After you have been holding ’em Texas or Omaha style for a while, you will likely marvel or even scoff at Razz poker, a game where your explicit goal is to put together the lowest, weakest hand possible. Counterintuitive and initially confusing, this lowball poker game cannot compete with the popularity of conventional variants. However, after a slowburn growth in following and several high-profile tournaments, Razz poker has finally broken out into the mainstream. So, if you are a poker enthusiast with a knack for mental gymnastics and a thirst for new challenges, read on for our breakdown of razz poker rules before you dive into this exciting new stream.
A little Razz history
Razz poker has been around for a long time, and it made its official World Series of Poker debut in 1971. After dropping out in 1972, it has been a regular event in the series from ’73 on. Razz is the “R” in the H.O.R.S.E. game rotation. Although it is the best known lowball poker variant, its popularity pales in comparison to hold ’em games, for example. T. J. Cloutier’s epic televised tournament win during the WSOP 2004 is largely billed as the moment Razz poker became certifiably cool.
The Razz poker rules in a nutshell
Think of Razz poker as a reverse seven-card stud. Each player of a maximum of eight is dealt seven cards (four face up, three face down) and has to make the lowest unpaired five-card hand possible. Razz usually comes with limit betting although a pot limit version, known as London Lowball, is popular in Europe. To simplify the race to the lowest hand possible, Razz poker rules ignore flushes and straights. Pairs, on the other hand, count as usual and ultimately doom your hand, so keep them out!

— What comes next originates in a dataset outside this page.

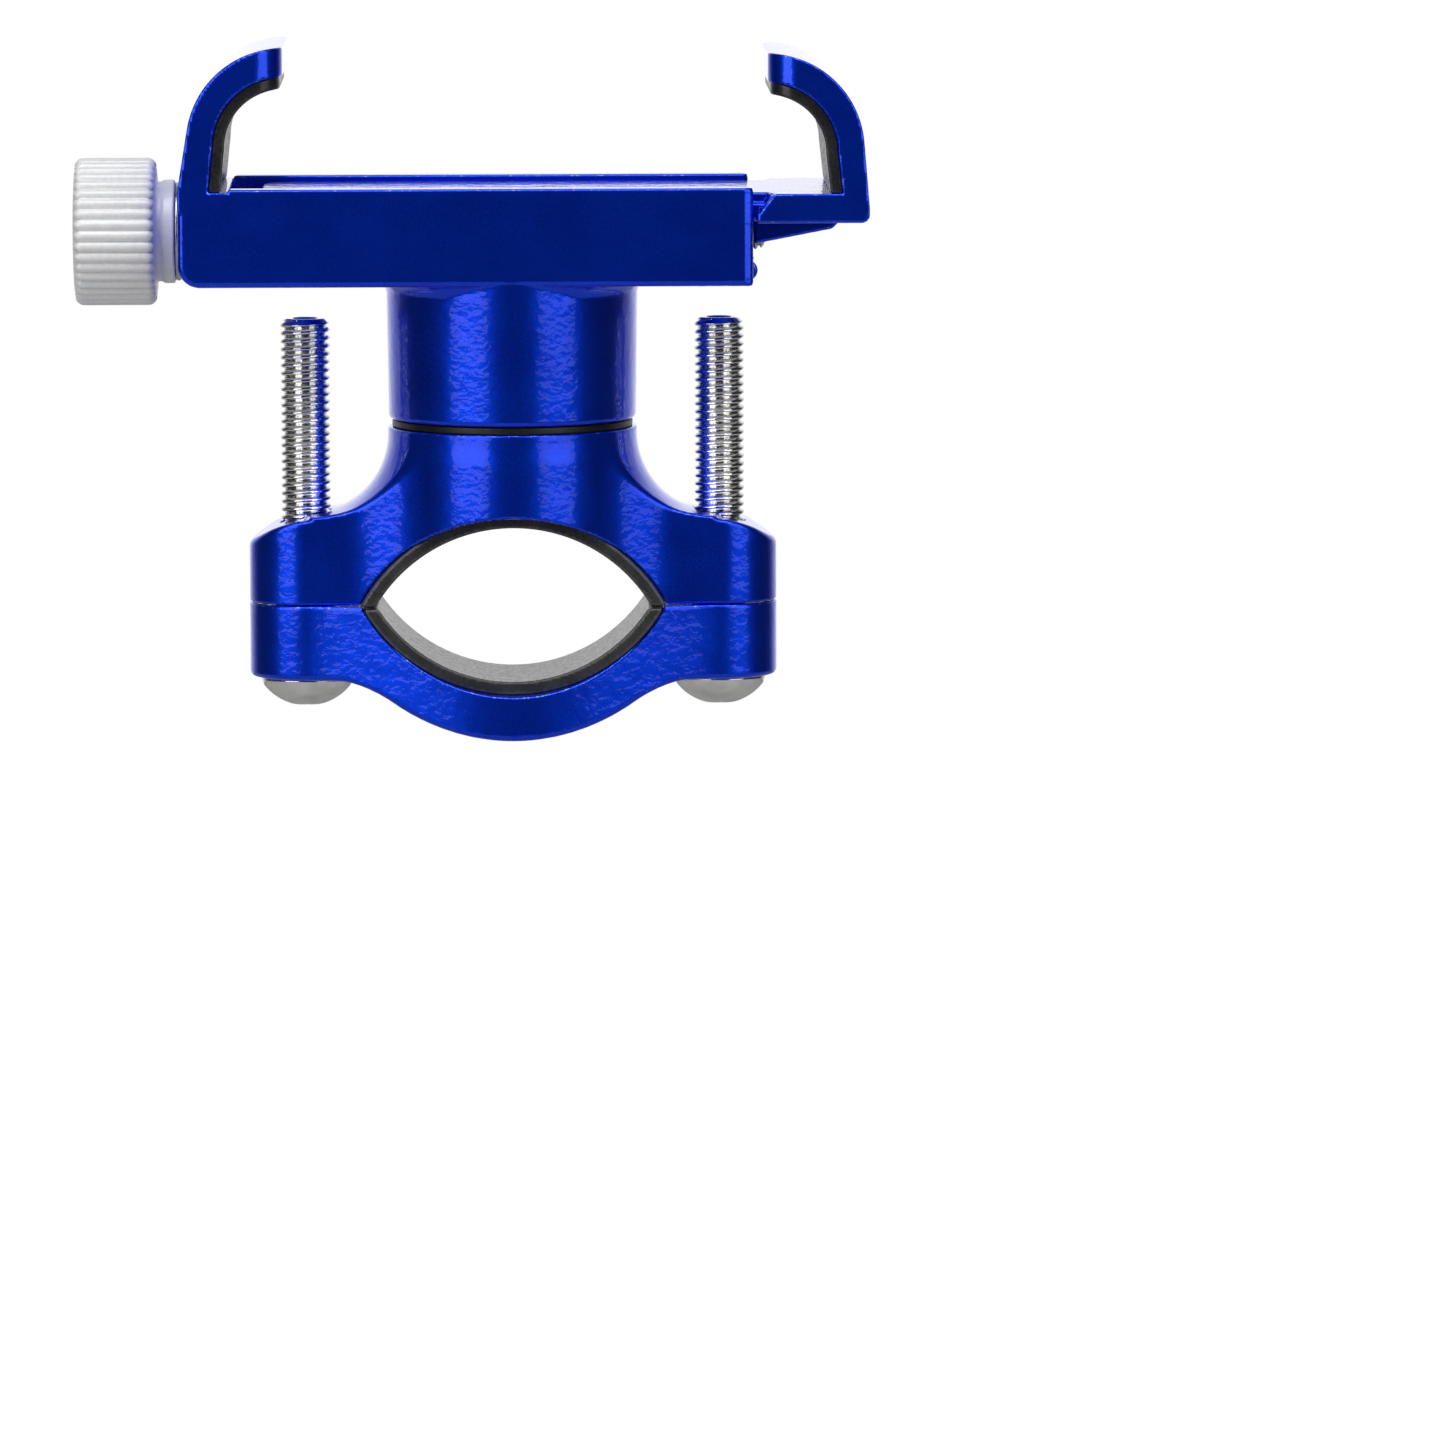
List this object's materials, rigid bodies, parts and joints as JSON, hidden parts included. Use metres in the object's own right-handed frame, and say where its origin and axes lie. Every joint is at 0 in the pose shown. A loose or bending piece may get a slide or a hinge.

Ante, “bring it in”, and betting
After the players ante, they get two hole cards (face down) and one door card (face up). The player with the highest door card then initiates the betting and is, thus, “bringing it in”. The “bring it in” bet is usually a fraction of the regular bet – 1/3 to 1/2 – but the player can also “complete” and place a full starting bet. The other players may choose to match the “bring it in” or to complete it if the initiator did not do so already. If two players have equally high door cards, suit determines supremacy, with spades, hearts, diamonds, and clubs in descending order. After the initial round, betting commences clockwise from the lowest hand showing, and players are dealt an additional card face-up in each round. The final, seventh card is face-down.
Card and hand rankings
Since the objective of Razz poker is to amass the lowest hand possible and aces are always low, the worst card imaginable is the King of Clubs (highest card in the highest suit). When it comes to unpaired hand rankings, it may take some time to wrap your head around it. Classic poker games usually focus on combinatorics and card interactions within a hand; you need to scrap that thinking. Focus instead on how high the first card in your hand is, then the second, then the third, and so on. According to that logic, the strongest hand in Razz poker is 5 – 4 – 3 – 2 – A, followed by 6 – 4 – 3 – 2 – A and 6 – 5 – 3 – 2 – A. Do you catch the drift?
We focus on unpaired hand rankings here because a pair pretty much puts you out of the running, and you should seek out whatever unpaired combination possible, of course.
Basic Razz strategy
To get ahead in Razz poker, play only unpaired cards and monitor your opponents’ door cards closely in order to predict the likelihood you end up with a pair in your hand. As a rule of thumb, do not put card above 8’s into play. If you are to the right of the “bring it in” bettor, hold a lower door card, and other players fold, you are in a good position to steal that bet; go ahead and raise!
Practice makes you a Razz-amatazzing player!
The best way to learn how to play Razz poker is to hole up in your favourite online casino and play until the rules become second nature. Soon enough you will start seeing the charm and fun in this quirky form of poker which is just as strategic and exciting as its popular big brothers.